■ **WHAT IS BEING ASKED**:
Examine the entries below, count the lines holding the string "object", and respond with the number only.

##########

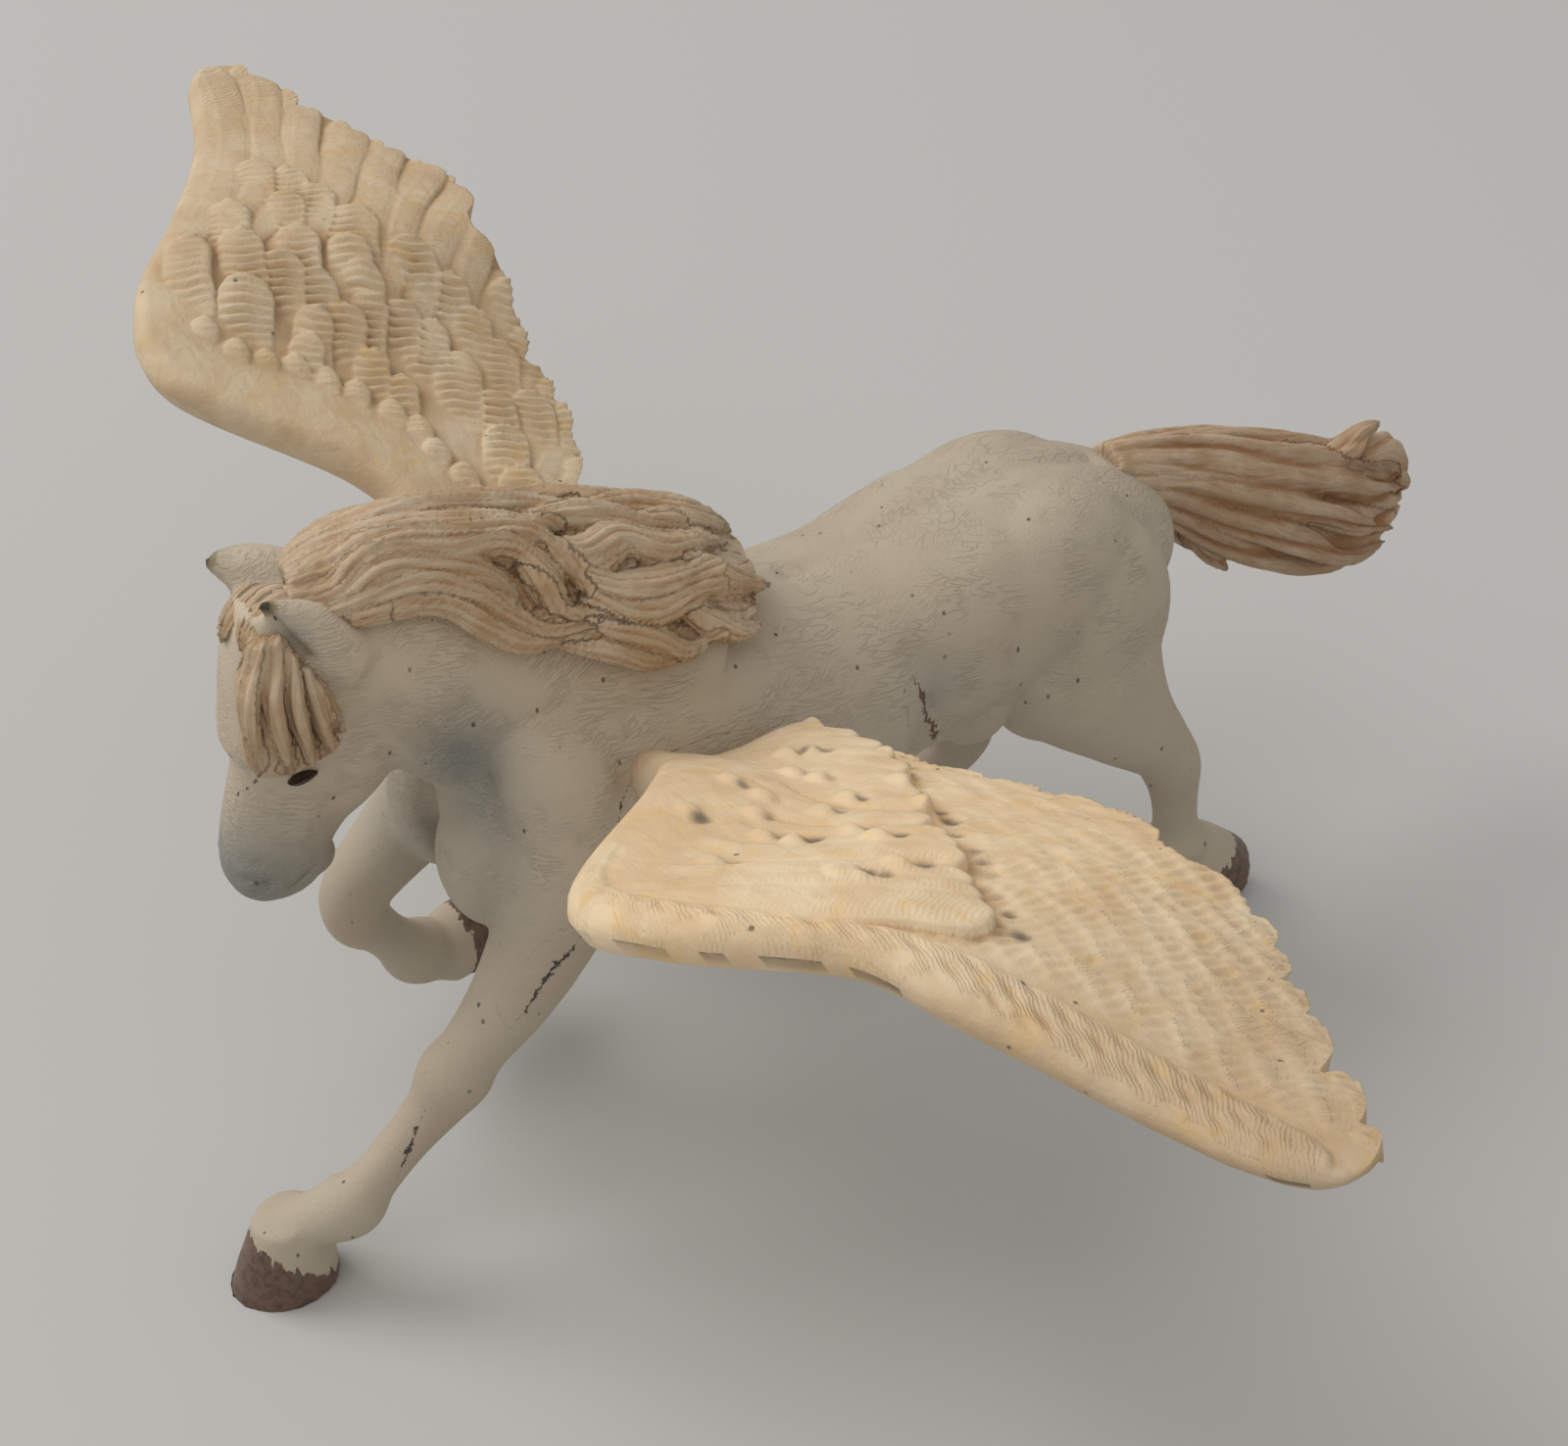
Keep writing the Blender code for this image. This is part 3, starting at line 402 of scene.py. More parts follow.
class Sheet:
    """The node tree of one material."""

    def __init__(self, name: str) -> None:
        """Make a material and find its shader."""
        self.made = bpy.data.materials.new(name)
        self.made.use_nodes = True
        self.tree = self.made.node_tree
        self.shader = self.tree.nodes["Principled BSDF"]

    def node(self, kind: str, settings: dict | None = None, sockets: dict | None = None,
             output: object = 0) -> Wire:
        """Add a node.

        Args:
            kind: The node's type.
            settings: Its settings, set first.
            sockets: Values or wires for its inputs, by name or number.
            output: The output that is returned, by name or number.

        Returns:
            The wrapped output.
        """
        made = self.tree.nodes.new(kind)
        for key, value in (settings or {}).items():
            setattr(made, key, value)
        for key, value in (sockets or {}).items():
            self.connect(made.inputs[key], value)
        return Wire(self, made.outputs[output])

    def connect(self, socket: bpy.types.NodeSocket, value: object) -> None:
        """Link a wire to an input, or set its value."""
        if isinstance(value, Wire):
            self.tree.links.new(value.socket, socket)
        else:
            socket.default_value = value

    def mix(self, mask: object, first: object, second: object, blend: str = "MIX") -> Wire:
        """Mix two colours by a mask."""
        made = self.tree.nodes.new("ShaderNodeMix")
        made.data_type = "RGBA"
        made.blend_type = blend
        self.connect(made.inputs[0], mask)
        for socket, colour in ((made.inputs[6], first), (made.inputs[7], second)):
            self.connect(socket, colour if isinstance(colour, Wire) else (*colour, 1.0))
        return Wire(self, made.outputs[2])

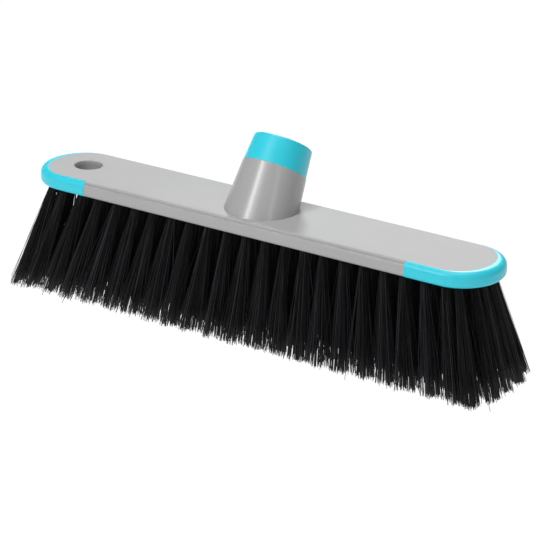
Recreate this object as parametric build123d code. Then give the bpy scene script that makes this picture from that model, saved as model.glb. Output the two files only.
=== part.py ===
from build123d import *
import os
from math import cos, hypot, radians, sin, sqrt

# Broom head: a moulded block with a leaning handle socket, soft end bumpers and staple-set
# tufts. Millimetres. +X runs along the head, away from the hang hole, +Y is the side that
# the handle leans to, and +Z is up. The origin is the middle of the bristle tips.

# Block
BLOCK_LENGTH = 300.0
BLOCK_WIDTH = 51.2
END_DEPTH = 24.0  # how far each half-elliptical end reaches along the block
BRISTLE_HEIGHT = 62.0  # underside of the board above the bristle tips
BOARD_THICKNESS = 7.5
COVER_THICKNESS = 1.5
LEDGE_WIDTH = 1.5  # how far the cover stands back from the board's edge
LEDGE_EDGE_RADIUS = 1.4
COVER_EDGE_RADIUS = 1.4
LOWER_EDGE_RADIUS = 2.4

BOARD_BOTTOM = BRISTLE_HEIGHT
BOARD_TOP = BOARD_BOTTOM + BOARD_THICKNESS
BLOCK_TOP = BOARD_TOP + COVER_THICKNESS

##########

■ **RESPONSE TO THIS EXERCISE**:
4